Dazu kommt, dass durch die baulichen Vorgaben der ehemaligen Straßenbahntunnels die Linie U2 die langsamste, und durch den Zwang zum Umsteigen die unattraktivste Linie des U-Bahn-Netzes ist. Seit der Inbetriebnahme der Linie U3 verliert die U2 auch ständig Fahrgäste; bei den baubedingten Sperren der U2 im Sommer 2000 konnten die Straßenbahnlinien 1 und 2 problemlos die wenigen Fahrgäste der U2 übernehmen.

Doch dem nicht genug: die nächsten zwei Fehlplanungen an der Strecke sind bereits in Bau. Dabei handelt es sich zum einen um die Verlängerung der bestehenden U2-Bahnsteige für Langzüge. Damit werden die Stationen im Zweierlinien-Tunnel nun bereits zum dritten Mal innerhalb von weniger als 40 Jahren komplett neu gebaut, obwohl angesichts des Fahrgastverlustes der U2 und aller Fahrgastprognosen für die Zukunft keinerlei Bedarf für Langzüge auf dieser Linie besteht!

Zum anderen wird die U2 nun nach längerem Hin und Her über den Praterstern bis nach Stadlau verlängert. Ob es sich dabei um einen krampfhaften Versuch handelt, eine unattraktive Linie aufzuwerten oder ob es primär durch exzessives Lobbying der Bauwirtschaft zustande gekommen ist, ist unklar; fest steht nur, dass es für diese Linie ab dem Praterstern keinen nachvollziehbaren Bedarf gibt, da die geplante Strecke durch weitgehend unbebautes Gebiet und Schrebergärten führt, und auch die Gegend um die geplante Endstation nur sehr dünn besiedelt ist. Um die Strecke auch nur einigermaßen rentabel zu machen, müsste sich die Einwohnerzahl des erschlossenen Gebietes gut verdoppeln bis verdreifachen; das ist jedoch auch bei (derzeit nicht geplanter) überaus reger Bautätigkeit in diesem Gebiet nicht absehbar. Jedenfalls werden für diese Streckenverlängerung derzeit Fahrgastzahlen prognostiziert, die problemlos mit Bussen oder Straßenbahnen bewältigt werden könnten.

Der südliche Gürtel

Der Gürtel (der Begriff wurde im 19. Jahrhundert analog zur Pariser "Ceinture" eingeführt, ebenso wie "Stadtbahn" nur eine Übersetzung der Pariser "Metropolitain" war) ist eine Art "äußere Ringstraße" in Wien -- und außerdem einer der meistbefahrensten Straßen Europas. Am westlichen Gürtel fährt seit 1898 die Stadtbahn (heute U6), während der südliche Gürtel nur von einigen Straßenbahnlinien befahren wurde. Der erste Straßenbahntunnel Wiens wurde hier 1959 am Südtiroler Platz gebaut. Mitte der 60er Jahre wurde der Tunnel dann weiter Richtung Westen verlängert und schließlich 1969 eröffnet. Derzeit wird er von folgenden Straßenbahnlininen befahren:

Plan (C) Horst Prillinger

Hier fahren Straßenbahnen aller derzeit in Wien verwendeten Typen: E auf der Linie 62; E1/c3 und E1/c4 auf der Linie 18; E2/c5 auf den Linien 6, 18 und 65; ULF-A auf der Linie 65 und ULF-B auf der Linie 6. Die Lokalbahn Wien-Baden benützt diese Strecke ebenfalls.

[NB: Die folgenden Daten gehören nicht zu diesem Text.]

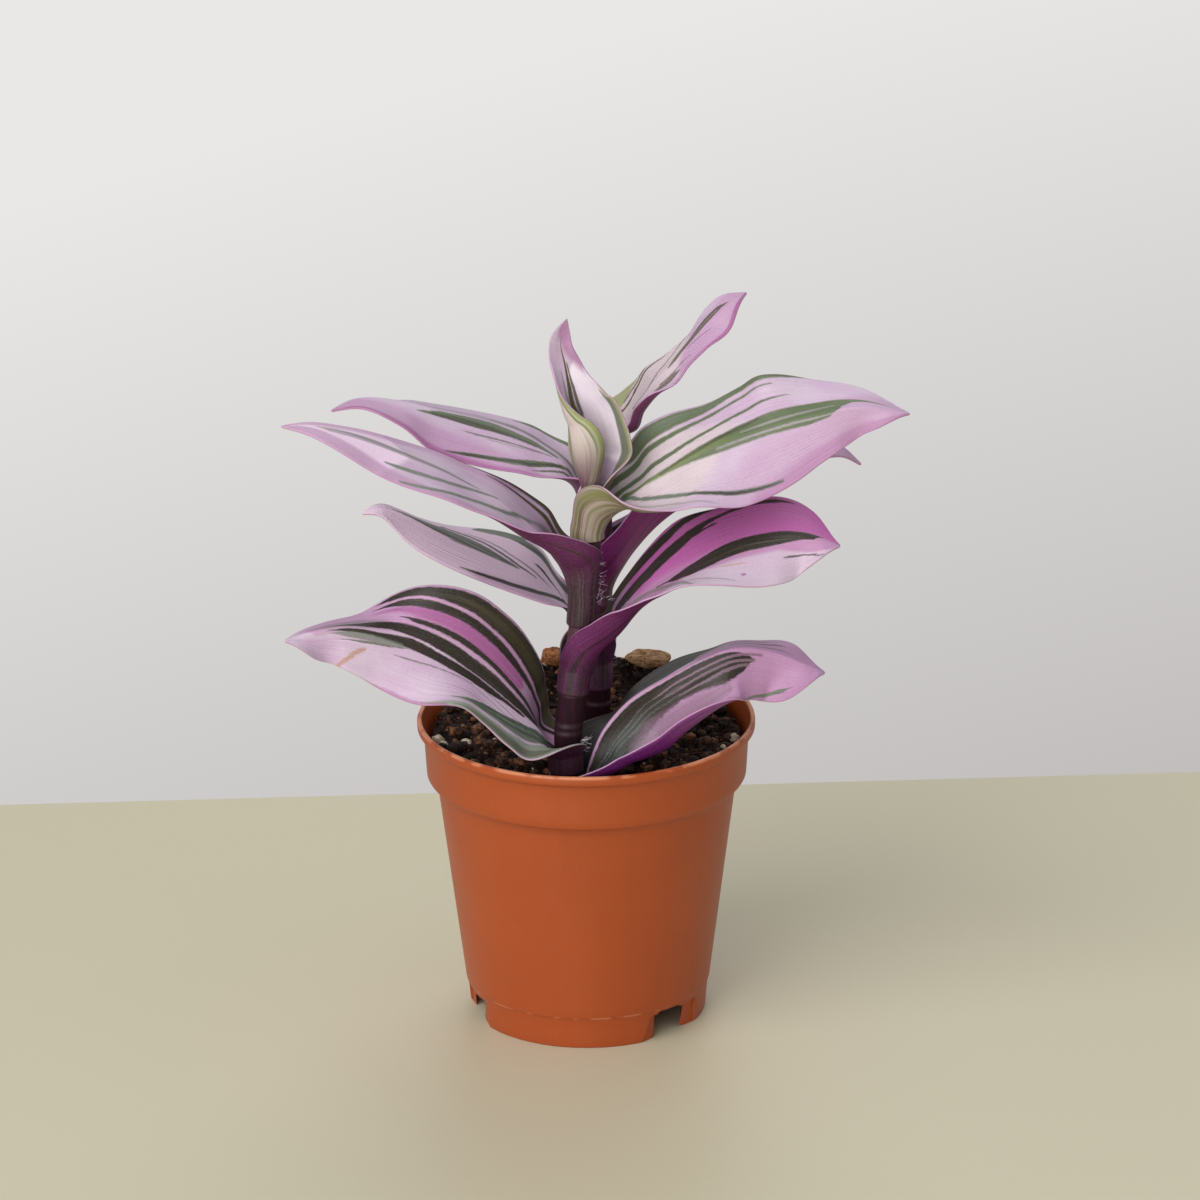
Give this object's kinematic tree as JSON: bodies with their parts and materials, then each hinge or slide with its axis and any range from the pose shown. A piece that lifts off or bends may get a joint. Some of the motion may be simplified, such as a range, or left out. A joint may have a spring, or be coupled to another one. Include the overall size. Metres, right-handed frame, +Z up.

Dies ist die einzige noch verbliebene U-Straßenbahn in Wien. Sie ist nicht allzu beliebt. Obwohl sauber, erzeugen das trübe Licht, die verkachelten Wände und die langen, kafkaesken Gänge nicht gerade eine angenehme Atmosphäre. Dringend angebracht wäre eine stilgerechte Renovierung der an und für sich architektonisch gut gelungenen (und in ihrer Art absolut einzigartigen) Station Südtiroler Platz sowie eine Umgestaltung der übrigen Stationen auf U-Bahn-mäßige Standards. Anfang 2000 wurde ein "Modernisierungsprogramm" für die Stationen angekündigt, dieses erschöpfte sich jedoch im Einbau von Aufzügen und in der Erneuerung der Fliesen durch gleichartige, ohne dass die Stationen in irgendeiner Weise freundlicher gestaltet wurden.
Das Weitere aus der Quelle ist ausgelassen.